Он поднялся, встал у нее за спиной и стал, успокаивая, поглаживать ей плечи.
– Это пройдет, – сказал он тихо.
Она вынула носовой платок и высморкалась.
– Да, знаю. Сначала я не верила. Но он мертв, я знаю, с этим ничего не поделаешь. Иногда я совсем об этом забываю. Это ужасно?
– Нет.
– Я вообще ни о чем не думаю. Вот так и сейчас. Знаешь, о чем я мечтала во время войны? Что ты приедешь и спасешь меня – от бомб, от всего, что тут происходит. Как? Не знаю. С неба спустишься, может, еще как-нибудь безумно. Появишься у двери, как вчера, и заберешь меня. Как в сказке. Как принцессу из замка. И вот ты здесь, но уже поздно.

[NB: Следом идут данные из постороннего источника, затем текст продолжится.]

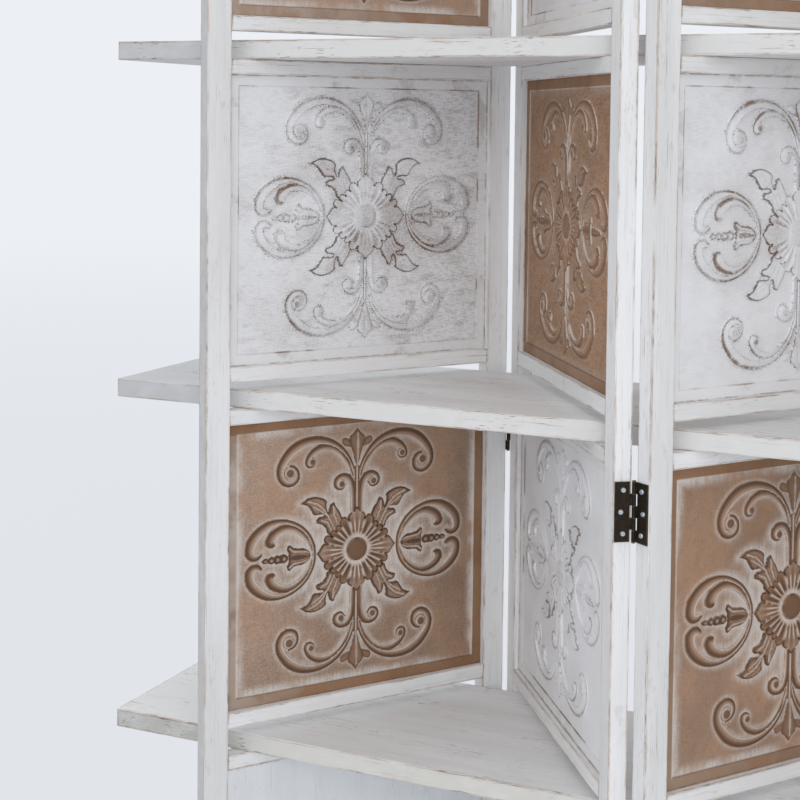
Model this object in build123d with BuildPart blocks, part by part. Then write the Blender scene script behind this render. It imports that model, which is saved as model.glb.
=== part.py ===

– Не говори так, – сказал он, развернул ее стул и, нагнувшись, посмотрел на нее. – Еще не поздно.
– Да? Ты все еще хочешь спасти меня? – Она провела пальцами по его волосам.
– Я люблю тебя.
Она замерла.
– Снова услышать это. После всего, что произошло.
– Все закончилось. Я здесь.
– Да, ты здесь, – сказала она, обхватив его лицо руками. – Я считала, что ничего хорошего меня уже не ждет. Как мне поверить? Ты все еще любишь меня?
– И не переставал. И ты меня любишь.
– Но после такого ужаса. И я так постарела.
Он коснулся ее волос.
– Мы оба – старичье.
Этой ночью они спали, прижавшись друг к другу. Его рука обнимала ее, как щит, через который не проникнут даже дурные сны.